Tag Archives: doctors

Autism: Being Treated Differently After Diagnosis.

I was assessed for and diagnosed with autism in my late forties. One of the things I have noticed since my diagnosis is that the way medical professionals interact with me has changed.

I have a lot of medical appointments for various conditions. Over the years I have had some very good experiences with doctors, nurses, physiotherapists etc. And some very poor ones, as I am sure is the experience of most people. And yes I have felt patronised as a woman at times, especially by male gynaecologists. But since my autism diagnosis I have noticed that the way doctors and nurses speak to me seems to have changed.

At first I thought I was imagining it. After all, autism is not a medical condition so how would these medical professionals even know about my diagnosis? But then one day I went to see the nurse at my local GP centre for a blood test. When I arrived she said `Oh I was just about to phone you and cancel. I can`t do this appointment today. I don`t have time` She pointed to the screen on her computer and there was a letter inviting me for a health check. The letter made clear it was an appointment especially for autistic people. I told her I was only there for a blood test. She apologised and did the blood test, but there was something about the way she spoke to me – more slowly, a softer voice. I had seen this nurse many times over the years, and her tone was definitely different. Not unpleasant or patronising, but softer and slower. It`s hard to explain.

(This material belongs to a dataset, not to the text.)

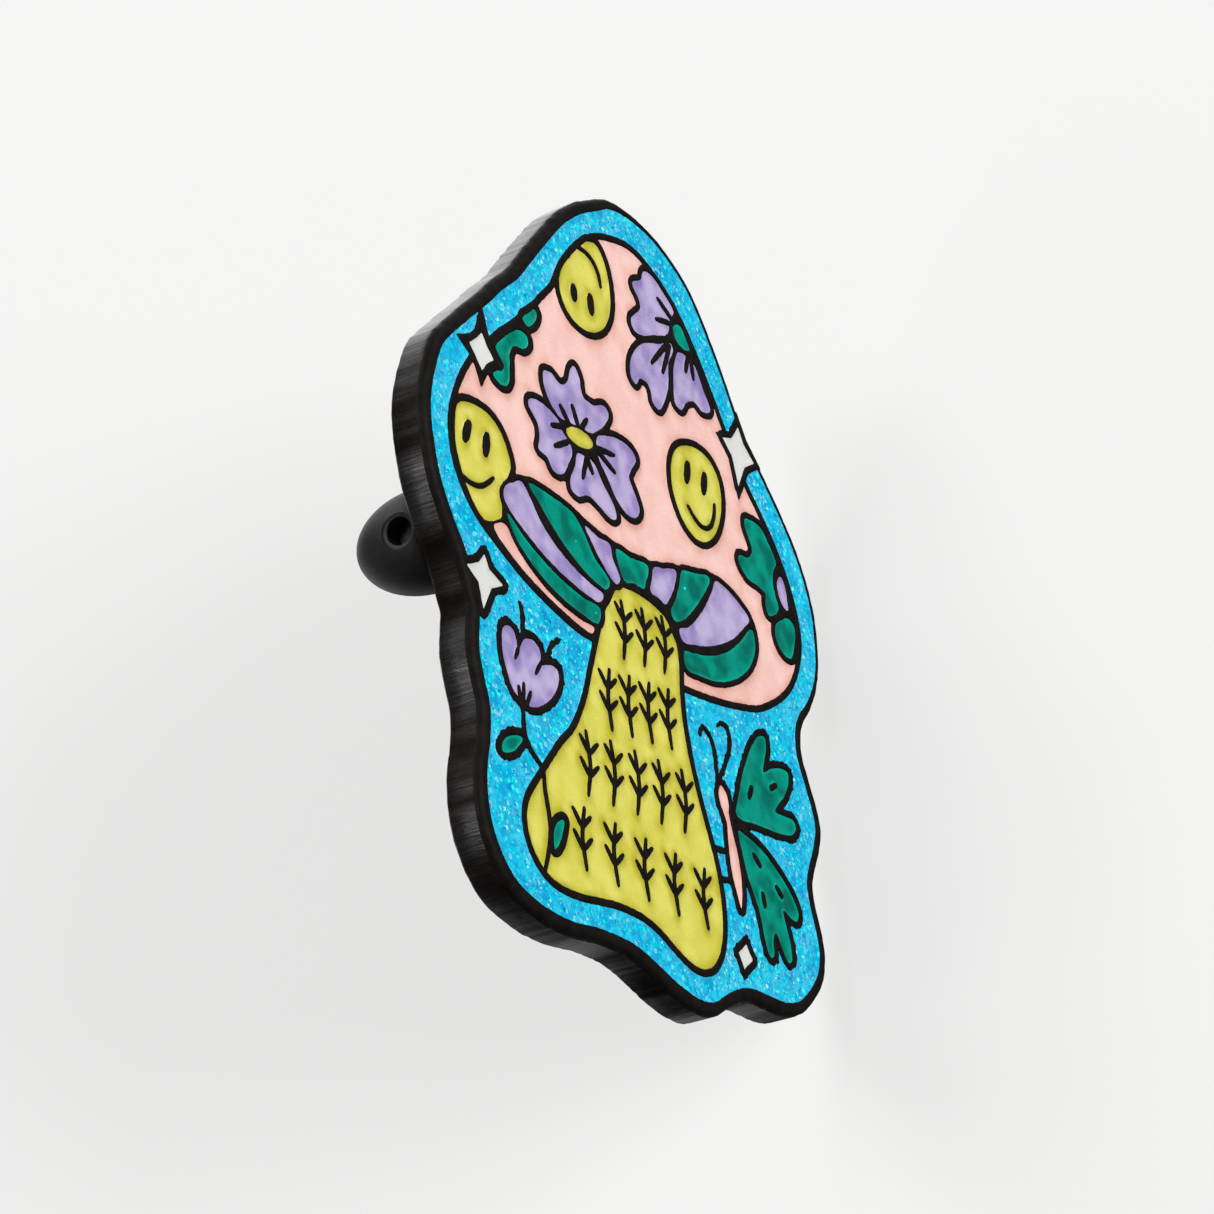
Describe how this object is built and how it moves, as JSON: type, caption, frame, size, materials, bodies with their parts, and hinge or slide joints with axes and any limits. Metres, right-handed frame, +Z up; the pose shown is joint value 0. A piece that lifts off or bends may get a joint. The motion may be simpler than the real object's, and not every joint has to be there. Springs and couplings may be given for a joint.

I asked at my next GP appointment and it seems that my autism is flagged up when my records are opened. I found this really unsettling. It`s not that I am embarrassed about being autistic, but I don`t see why everyone who looks at my medical records needs to know if it isn`t relevant. I can see why this might be important for some autistic people, who may welcome this and any adjustments that are made for them to help them feel more comfortable/less anxious at their appointment, but I just felt exposed.

One time I did feel patronised was after surgery and a few days later I was feeling really dizzy, my heart was racing, and my breathing shallow. The doctor I saw snapped at me and said `you just panicked Jane, that`s all` but it turned out I was severely dehydrated which is why I had been feeling so unwell. I thought that maybe this doctor had seen my autism diagnosis on my medical records, and consciously or unconsciously, treated me differently, and not taken me seriously enough.

Most of the time I have noticed medical staff speaking more slowly and clearly to me, and using a softer voice. Some might say that this is a good thing, and maybe a result of training they have received. And certainly many autistic people will benefit from medical professionals knowing in advance about their autism and adapting their interaction style to suit this. But all autistic people aren`t the same and each of us can have different requirements, and find different things helpful. And while pre-knowledge of a person`s autism may be helpful to both practitioner and the autistic individual at times, I am finding that it is not always advantageous. While struggling to read people`s intentions towards me at the best of times, now when I have a medical appointment (though most of them have been over the phone since the Covid 19 virus) I find myself feeling like I am metaphorically being patted on the head.

My autistic son has co-authored two autism books, had his writing featured in two others, had many autism/disability related articles published on different forums, including a few in The Guardian, and had his own book published a few years ago. And yet he always used to say to me that when he was working with organisations, helping to deliver training on autism for example to GPs or the Police, he never felt like part of the team. Despite his intelligence, experience and knowledge he always felt like it was a `them and us` situation. Not that his non-autistic co-workers were intentionally patronising or excluding him. Still he always felt like he was being managed somehow. It was as if he wasn`t an equal member of the team, but rather that they were typical/normal people – the standard by which we should all be measured – and that they had to adjust their speaking style when interacting with him because he wasn`t one of them, and never could be.

I always sympathised with him, and felt upset on his behalf that he was made to feel this way, however unintentionally. But I didn`t really know how it felt. After my diagnosis when my son and I attended autism events together I was still always there as his Mum or carer, and not as an autistic person in my own right. At one event however, I decided to disclose my autism when we were asked to introduce ourselves. Normally at these events parents would make a bee-line for me during breaks times to talk to me about my amazing son, and how we had given them hope for their own situations etc. But not on this occasion. Not one parent in the room spoke to me. When I went over to the tea trolley to get drinks for us they all avoided looking at me, or speaking to me. They clustered together in an `us` group while my son and I sat on the other side of the room most definitely in the `them` group. And for the first time I truly understood how my son must have been feeling all these years. Since then I rarely disclose my autism at events because it makes people uncomfortable, which in turn makes me uncomfortable. And after believing myself to be non-autistic for nearly fifty years it is difficult to now see myself as autistic. And so it feels really weird when professionals, such as doctors, and nurses see my autism diagnosis flag up on my medical records, and automatically treat me differently than they did before.

And I truly hope that during those almost fifty years of being `non-autistic` I never came across as `us` when interacting with autistic/disabled/learning disabled people, because when I am now seen as `them` I feel demoralised, excluded, frustrated, and `othered`.